El Lónyay-kastély, en el apacible y bellísimo pueblo de Bodrogolaszi, no es el típico palacio ostentoso, y quizá ahí reside su mayor encanto. Acurrucado en el rincón noreste de Hungría, en las laderas soleadas junto al río Bodrog, este histórico caserón parece un lugar fuera del tiempo. Es ese destino que te encuentras por sorpresa mientras pedaleas por las colinas de Zemplén: de pronto asoma su silueta señorial entre los árboles y te preguntas por todas las vidas que ha cobijado a lo largo de los siglos. Fue, en su día, el retiro campestre de la influyente familia Lónyay, y su huella se percibe aún en el crujido de los suelos de madera, en la serena dignidad de la fachada y en las historias que flotan en la luz dorada de las últimas horas de la tarde.
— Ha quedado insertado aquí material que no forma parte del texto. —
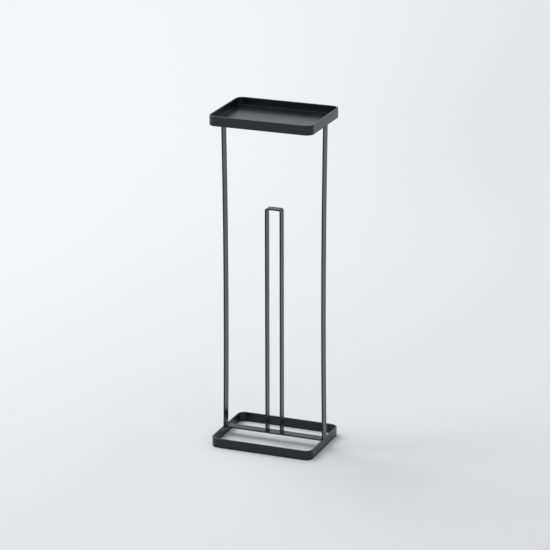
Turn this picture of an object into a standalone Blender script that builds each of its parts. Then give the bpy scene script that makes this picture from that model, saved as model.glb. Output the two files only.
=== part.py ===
"""Toilet paper holder with tray: a free-standing frame of welded flat steel bar.

Metres, +Z up, front towards -Y. The origin is on the floor, under the middle of the base ring.
A bar's wide face stands upright in the base ring, the tray rim and the legs, and lies flat in the cross strip.
"""

import math

import bmesh
import bpy

# Outside of the frame
RING_WIDTH = 0.165
RING_DEPTH = 0.122
RING_BEND_RADIUS = 0.012
STAND_HEIGHT = 0.524

# Flat bar of the base ring, tray rim, legs and cross strip
BAR_WIDTH = 0.015
BAR_THICKNESS = 0.0023
BAR_EDGE_RADIUS = 0.0004

# Legs, drawn slightly together half way up
LEG_BOW = 0.002

# Post, one narrower bar bent to an upside-down U
POST_BAR_WIDTH = 0.013
POST_BAR_THICKNESS = 0.0023
POST_WIDTH = 0.026
POST_HEIGHT = 0.3585
POST_BEND_RADIUS = 0.004

# Sheet floor of the tray, above the lower edge of its rim
FLOOR_THICKNESS = 0.0012
FLOOR_LIFT = 0.002
FLOOR_EDGE_RADIUS = 0.0002

# Welds, and the fine gap left between pieces that they hold together
SEAT_GAP = 0.0003
SEAM_WELD_WIDTH = 0.001
BEAD_REACH = 0.0025
BEAD_INSET = 0.001
BEAD_EDGE_RADIUS = 0.0002
TACK_LENGTH = 0.008
TACK_PLACE_SHARES = {"left": -0.7, "middle": 0.0, "right": 0.7}
BEAD_CROWN_SHARE = 0.1

# Fineness of the round stretches
BEND_STEPS = 10
POST_BEND_STEPS = 6
LEG_STEPS = 16
CROWN_STEPS = 6
EDGE_SEGMENTS = 2
EDGE_ANGLE = math.radians(35)
MERGE_DISTANCE = 0.00001

# Black powder coat
COAT_COLOR = (0.020, 0.023, 0.028, 1.0)
COAT_ROUGHNESS = 0.45
WELD_ROUGHNESS = 0.55

# Heights and faces that pieces share
RAIL_FACE_X = RING_WIDTH / 2 - BAR_THICKNESS
RAIL_FACE_Y = RING_DEPTH / 2 - BAR_THICKNESS
STRIP_TOP = BAR_WIDTH
RIM_BOTTOM = STAND_HEIGHT - BAR_WIDTH
SEAM_GAP = SEAM_WELD_WIDTH + 2 * SEAT_GAP
BEAD_RUN = BAR_WIDTH - 2 * BEAD_INSET
POST_BEAD_RUN = POST_BAR_WIDTH - 2 * BEAD_INSET

# An outline drawn in X and Y is turned up so that its Y points along world Z
UPRIGHT = (math.pi / 2, 0, 0)
UPRIGHT_SIDEWAYS = (math.pi / 2, 0, math.pi / 2)

SIDES = {"left": -1, "right": 1}
RAILS = {"front": -1, "back": 1}


def clear_scene():
    """Remove every object that the file opened with."""
    for obj in list(bpy.data.objects):
        bpy.data.objects.remove(obj, do_unlink=True)


def new_collection(name):
    """Make a collection in the scene."""
    collection = bpy.data.collections.new(name)
    bpy.context.scene.collection.children.link(collection)
    return collection


def new_level(name, collection, height, parent=None):
    """Make an empty that marks a height which several pieces are placed from."""
    level = bpy.data.objects.new(name, None)
    level.location = (0, 0, height)
    level.parent = parent
    collection.objects.link(level)
    return level


def coat(obj, roughness):
    """Give a piece its own powder coat material."""
    material = bpy.data.materials.new(obj.name + "_coat")
    material.use_nodes = True
    shader = material.node_tree.nodes["Principled BSDF"]
    shader.inputs["Base Color"].default_value = COAT_COLOR
    shader.inputs["Roughness"].default_value = roughness
    shader.inputs["Metallic"].default_value = 0
    obj.data.materials.append(material)


def round_edges(obj, radius):
    """Round the sharp edges of a piece, once the loose caps of a curve are welded on."""
    weld = obj.modifiers.new("weld_caps", "WELD")
    weld.merge_threshold = MERGE_DISTANCE
    bevel = obj.modifiers.new("round_edges", "BEVEL")
    bevel.width = radius
    bevel.segments = EDGE_SEGMENTS
    bevel.limit_method = "ANGLE"
    bevel.angle_limit = EDGE_ANGLE


def place(obj, collection, level, location, roughness):
    """Link a piece, put it in its place above a level and coat it."""
    obj.parent = level
    obj.location = location
    collection.objects.link(obj)
    coat(obj, roughness)
    return obj


def outline_piece(name, points, thickness):
    """Make a flat piece from a closed outline, with half its thickness on each side of the outline."""
    curve = bpy.data.curves.new(name, "CURVE")
    curve.dimensions = "2D"
    curve.fill_mode = "BOTH"
    curve.extrude = thickness / 2
    spline = curve.splines.new("POLY")
    spline.points.add(len(points) - 1)
    for point, (x, y) in zip(spline.points, points):
        point.co = (x, y, 0, 1)
    spline.use_cyclic_u = True
    return bpy.data.objects.new(name, curve)


def box_piece(name, size_x, size_y, size_z):
    """Make a box about its own centre."""
    mesh = bpy.data.meshes.new(name)
    form = bmesh.new()
    bmesh.ops.create_cube(form, size=1)
    bmesh.ops.scale(form, vec=(size_x, size_y, size_z), verts=form.verts)
    form.to_mesh(mesh)
    form.free()
    return bpy.data.objects.new(name, mesh)


def arc(center_x, center_y, radius, start_quarter, sweep_quarters, steps):
    """List the points of an arc, whose start and sweep are counted in quarter turns."""
    points = []
    for step in range(steps + 1):
        angle = (start_quarter + sweep_quarters * step / steps) * math.pi / 2
        points.append((center_x + radius * math.cos(angle), center_y + radius * math.sin(angle)))
    return points


def ring_bends(inset):
    """List the four bends of the ring, anticlockwise from the back left, this far inside its outer face."""
    radius = RING_BEND_RADIUS - inset
    bend_x = RING_WIDTH / 2 - RING_BEND_RADIUS
    bend_y = RING_DEPTH / 2 - RING_BEND_RADIUS
    points = []
    for quarter, sign_x, sign_y in ((1, -1, 1), (2, -1, -1), (3, 1, -1), (4, 1, 1)):
        points += arc(sign_x * bend_x, sign_y * bend_y, radius, quarter, 1, BEND_STEPS)
    return points


def ring_outline():
    """Draw the bent bar from above: round its outer face from the seam, and back round its inner face."""
    outer = [(-SEAM_GAP / 2, RING_DEPTH / 2)] + ring_bends(0) + [(SEAM_GAP / 2, RING_DEPTH / 2)]
    inner = [(-SEAM_GAP / 2, RAIL_FACE_Y)] + ring_bends(BAR_THICKNESS) + [(SEAM_GAP / 2, RAIL_FACE_Y)]
    return outer + inner[::-1]


def leg_outline(side, length):
    """Draw a leg from the front: its faces run parallel and bow towards the middle of the stand."""
    outer = []
    inner = []
    for step in range(LEG_STEPS + 1):
        share = step / LEG_STEPS
        bow = LEG_BOW * 4 * share * (1 - share)
        outer.append((-side * bow, share * length))
        inner.append((-side * (bow + BAR_THICKNESS), share * length))
    points = inner + outer[::-1]
    return points if side < 0 else points[::-1]


def post_outline(height):
    """Draw the post from the front: up its outer face, over the two bends, and back inside."""
    half = POST_WIDTH / 2
    bend_x = half - POST_BEND_RADIUS
    bend_z = height - POST_BEND_RADIUS
    inner_radius = POST_BEND_RADIUS - POST_BAR_THICKNESS
    inner_half = half - POST_BAR_THICKNESS
    outer = [(half, 0)]
    outer += arc(bend_x, bend_z, POST_BEND_RADIUS, 0, 1, POST_BEND_STEPS)
    outer += arc(-bend_x, bend_z, POST_BEND_RADIUS, 1, 1, POST_BEND_STEPS)
    outer += [(-half, 0)]
    inner = [(-inner_half, 0)]
    inner += arc(-bend_x, bend_z, inner_radius, 2, -1, POST_BEND_STEPS)
    inner += arc(bend_x, bend_z, inner_radius, 1, -1, POST_BEND_STEPS)
    inner += [(inner_half, 0)]
    return outer + inner


def bead_outline(across, upright):
    """Draw a fillet weld from its end: a right-angled corner with a slightly crowned face across it."""
    points = [(0, 0)]
    for step in range(CROWN_STEPS + 1):
        share = step / CROWN_STEPS
        crown = BEAD_CROWN_SHARE * 4 * share * (1 - share)
        points.append((across * (1 - share + crown), upright * (share + crown)))
    return points if across * upright > 0 else points[::-1]


def bead(name, collection, level, corner, across, upright, run, turn=UPRIGHT):
    """Lay a fillet weld in a corner, reaching this far across and upright, along its run."""
    obj = outline_piece(name, bead_outline(across, upright), run)
    obj.rotation_euler = turn
    round_edges(obj, BEAD_EDGE_RADIUS)
    return place(obj, collection, level, corner, WELD_ROUGHNESS)


def ring(name, seam_name, collection, level):
    """Make a bent ring of flat bar that stands on a level, and the weld that closes its seam at the back."""
    bar = outline_piece(name, ring_outline(), BAR_WIDTH)
    round_edges(bar, BAR_EDGE_RADIUS)
    place(bar, collection, level, (0, 0, BAR_WIDTH / 2), COAT_ROUGHNESS)
    seam = box_piece(seam_name, SEAM_WELD_WIDTH, BAR_THICKNESS, BAR_WIDTH)
    round_edges(seam, BEAD_EDGE_RADIUS)
    seam_y = RING_DEPTH / 2 - BAR_THICKNESS / 2
    place(seam, collection, level, (0, seam_y, BAR_WIDTH / 2), WELD_ROUGHNESS)


def cross_strip(collection, strip_level):
    """Lay the strip between the side rails, flush with their top, and weld its ends from below."""
    length = 2 * (RAIL_FACE_X - SEAT_GAP)
    strip = box_piece("cross_strip", length, BAR_WIDTH, BAR_THICKNESS)
    round_edges(strip, BAR_EDGE_RADIUS)
    place(strip, collection, strip_level, (0, 0, -BAR_THICKNESS / 2), COAT_ROUGHNESS)
    for name, side in SIDES.items():
        corner = (side * (RAIL_FACE_X - SEAT_GAP), 0, -BAR_THICKNESS - SEAT_GAP)
        bead("strip_weld_" + name, collection, strip_level, corner, -side * BEAD_REACH, -BEAD_REACH, BEAD_RUN)


def legs(collection, strip_level):
    """Stand the legs on the side rails, under the tray rim, and weld their feet to the cross strip."""
    length = RIM_BOTTOM - STRIP_TOP - 2 * SEAT_GAP
    for name, side in SIDES.items():
        leg = outline_piece("leg_" + name, leg_outline(side, length), BAR_WIDTH)
        leg.rotation_euler = UPRIGHT
        round_edges(leg, BAR_EDGE_RADIUS)
        place(leg, collection, strip_level, (side * RING_WIDTH / 2, 0, SEAT_GAP), COAT_ROUGHNESS)
        corner = (side * (RAIL_FACE_X - SEAT_GAP), 0, SEAT_GAP)
        bead("foot_weld_" + name, collection, strip_level, corner, -side * BEAD_REACH, BEAD_REACH, BEAD_RUN)


def roll_post(collection, strip_level):
    """Stand the post on the middle of the cross strip and weld the outside of its feet."""
    post = outline_piece("roll_post", post_outline(POST_HEIGHT - SEAT_GAP), POST_BAR_WIDTH)
    post.rotation_euler = UPRIGHT
    round_edges(post, BAR_EDGE_RADIUS)
    place(post, collection, strip_level, (0, 0, SEAT_GAP), COAT_ROUGHNESS)
    for name, side in SIDES.items():
        corner = (side * (POST_WIDTH / 2 + SEAT_GAP), 0, SEAT_GAP)
        bead("post_weld_" + name, collection, strip_level, corner,
             side * BEAD_REACH, BEAD_REACH, POST_BEAD_RUN)


def tray(collection, rim_level):
    """Make the tray: its rim, the sheet floor inside it, and the welds that hold both from below."""
    ring("tray_rim", "tray_seam_weld", collection, rim_level)
    floor = outline_piece("tray_floor", ring_bends(BAR_THICKNESS + SEAT_GAP), FLOOR_THICKNESS)
    round_edges(floor, FLOOR_EDGE_RADIUS)
    place(floor, collection, rim_level, (0, 0, FLOOR_LIFT + FLOOR_THICKNESS / 2), COAT_ROUGHNESS)
    weld_top = FLOOR_LIFT - SEAT_GAP
    for name, side in SIDES.items():
        corner = (side * (RAIL_FACE_X - SEAT_GAP), 0, weld_top)
        bead("top_weld_" + name, collection, rim_level, corner,
             -side * BEAD_REACH, -(weld_top + BEAD_REACH), BEAD_RUN)
    tack_reach = weld_top - SEAT_GAP
    straight_half = RING_WIDTH / 2 - RING_BEND_RADIUS
    for rail_name, rail in RAILS.items():
        for place_name, share in TACK_PLACE_SHARES.items():
            corner = (share * straight_half, rail * (RAIL_FACE_Y - SEAT_GAP), weld_top)
            bead("floor_tack_" + rail_name + "_" + place_name, collection, rim_level, corner,
                 -rail * tack_reach, -tack_reach, TACK_LENGTH, UPRIGHT_SIDEWAYS)


def main():
    """Build the holder from the floor up."""
    clear_scene()
    holder = new_collection("toilet_paper_holder_with_tray")
    floor_level = new_level("floor_level", holder, 0)
    strip_level = new_level("strip_level", holder, STRIP_TOP, floor_level)
    rim_level = new_level("rim_level", holder, RIM_BOTTOM, floor_level)
    ring("base_ring", "base_seam_weld", holder, floor_level)
    cross_strip(holder, strip_level)
    legs(holder, strip_level)
    roll_post(holder, strip_level)
    tray(holder, rim_level)


main()
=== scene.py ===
"""Looks of the toilet paper holder with tray: flat bar, sheet and weld beads under a black powder coat.

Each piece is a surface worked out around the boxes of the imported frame, in metres, with +Z up and
the front towards -Y. Seen from above, a ring runs anticlockwise from the seam in the middle of its
back rail.
"""

import logging
import math
from dataclasses import dataclass
from enum import Enum
from typing import Any, Union

import bpy
import numpy as np
from mathutils import Matrix, Vector


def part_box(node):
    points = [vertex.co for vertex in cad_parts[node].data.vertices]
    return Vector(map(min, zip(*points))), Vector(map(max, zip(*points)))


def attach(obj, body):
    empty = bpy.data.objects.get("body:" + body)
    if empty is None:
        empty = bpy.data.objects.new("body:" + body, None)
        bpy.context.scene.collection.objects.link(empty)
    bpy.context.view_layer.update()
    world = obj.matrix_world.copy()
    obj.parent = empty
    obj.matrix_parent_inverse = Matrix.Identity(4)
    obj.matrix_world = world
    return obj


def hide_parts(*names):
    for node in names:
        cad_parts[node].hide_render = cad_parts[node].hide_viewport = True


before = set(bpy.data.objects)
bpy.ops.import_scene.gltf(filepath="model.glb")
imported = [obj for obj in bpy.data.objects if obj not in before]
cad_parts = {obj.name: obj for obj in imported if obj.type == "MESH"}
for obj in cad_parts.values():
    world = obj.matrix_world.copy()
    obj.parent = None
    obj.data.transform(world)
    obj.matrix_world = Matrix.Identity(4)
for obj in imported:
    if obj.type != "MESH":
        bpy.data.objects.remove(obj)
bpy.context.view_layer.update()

log = logging.getLogger("holder")

Array = np.ndarray
Color = tuple[float, float, float, float]
Stops = tuple[tuple[float, float], tuple[float, float]]

BODY = "root"
# Mesh attribute of the pale edges: partly thin, worn coat and partly a painted highlight line.
EDGE_MASK = "pale_edge_wear_and_highlight"
QUARTER_TURN = math.pi / 2
NOISE_MIDDLE = 0.5
SEAT_GAP = 0.0003

# A Mix node repeats the names of its sockets for each type of data, so its colours go by number.
FIRST_COLOR, SECOND_COLOR, MIXED_COLOR = 6, 7, 2


class Slot(Enum):
    """The record's finishes."""

    COAT = "powder_coat"
    WELD = "coated_weld"


class Option(Enum):
    """A choice whose name is part of the nodes' names."""

    @property
    def word(self) -> str:
        """Give its name as the nodes' names spell it."""
        return self.name.lower()


class Side(Option):
    """The two sides of the holder, with their sign along X."""

    LEFT = -1
    RIGHT = 1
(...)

Las raíces de la mansión se hunden en el siglo XVIII, cuando Hungría era un mosaico de dominios nobles y el vino de Tokaj ya brillaba en las cortes europeas. La familia Lónyay alcanzó entonces gran notoriedad, asentando su nombre entre la aristocracia de la región. Fue Sándor Lónyay quien impulsó la construcción del señorío, buscando crear a la vez un hogar y un símbolo de estatus familiar. A muchos visitantes les sorprende su escala: no es un palacio descomunal, sino una residencia refinada, casi íntima, que combina el Barroco tardío con guiños clasicistas. Un paseo por el exterior revela una elegancia sobria: proporciones cuidadas en las ventanas, estuco delicado y un acceso principal solemne pero acogedor. A diferencia de tantos castillos de Europa occidental, este es un lugar pensado para vivir de verdad, para tardes de mirada perdida entre viñedos o sobremesas que se estiran con una copa de aszú.
Al cruzar el umbral, la casa destila historia con la pátina del tiempo. Aunque algunas estancias han sido restauradas con cariño, gran parte de la estructura original se conserva, y uno siente cómo los siglos se deslizan bajo los pies. Hay una melancolía palpable—una energía entre nostálgica y luminosa—que quizá refleja los vaivenes de la familia Lónyay, entre cumbres deslumbrantes y pérdidas dolorosas. Si las paredes hablasen, susurrarían bailes de gala a la luz temblorosa de las velas, risas infantiles y el murmullo de intrigas políticas filtrándose en el salón. En el siglo XIX, Ménhért Lónyay—que llegaría a ser primer ministro de Hungría en 1870—pasó aquí muchos de sus años formativos, contemplando el mundo desde los balcones de la mansión. La historia no es polvo acumulado: es tangible, se escurre por las lamas de roble y resuena en los peldaños de piedra.
Hoy, el Lónyay-kastély despierta de un largo letargo, gracias a trabajos de conservación y a una modernización sutil. El parque, que antaño vio carruajes y paseos estivales bajo árboles vetustos, se está recuperando poco a poco; sus senderos serpentean entre plátanos centenarios. Hay algo especial en perderse por estos jardines con el zumbido de las abejas, la luz filtrándose por el dosel de hojas y el rumor lejano de un tren atravesando las vías de Bodrogolaszi. Aquí la historia no se esconde tras cuerdas de terciopelo: te invita a formar parte del paisaje vivo—quizá deteniéndote a esbozar la silueta de la mansión o a imaginar un picnic de otros tiempos.
Muchos viajan a la región de Tokaj por su vino (y sí, una cata nunca sobra), pero el Lónyay-kastély te convence de bajar el ritmo y explorar los rincones menos transitados del noreste húngaro. La iglesia del pueblo está a un paso, haciendo sonar la misma campana que quizá convocó a misa a los antiguos residentes de la casa, y el río bulle a tiro de piedra. En verano, el aire huele a uva madura y flores silvestres; en otoño, la niebla se levanta del río al amanecer y envuelve parque y mansión con un halo de ensoñación.
Lejos del boato de los castillos que gritan su historia, el Lónyay-kastély te pide entrar en silencio y con curiosidad. Es un lugar para soñadores y amantes del viaje lento: para quienes disfrutan de deambular por salas pequeñas pero llenas de historias, desentrañar la verdad tras los retratos familiares e imaginar lo que significaba ser un Lónyay, plantado en este umbral hace dos siglos. Si necesitabas una excusa para desviarte de la ruta más turística, la sobria grandeza y la melancolía sosegada de esta mansión te darán varias. Ven con la mente abierta y saldrás con relatos que se quedan, como ese sol húngaro dorando las piedras viejas de la casa.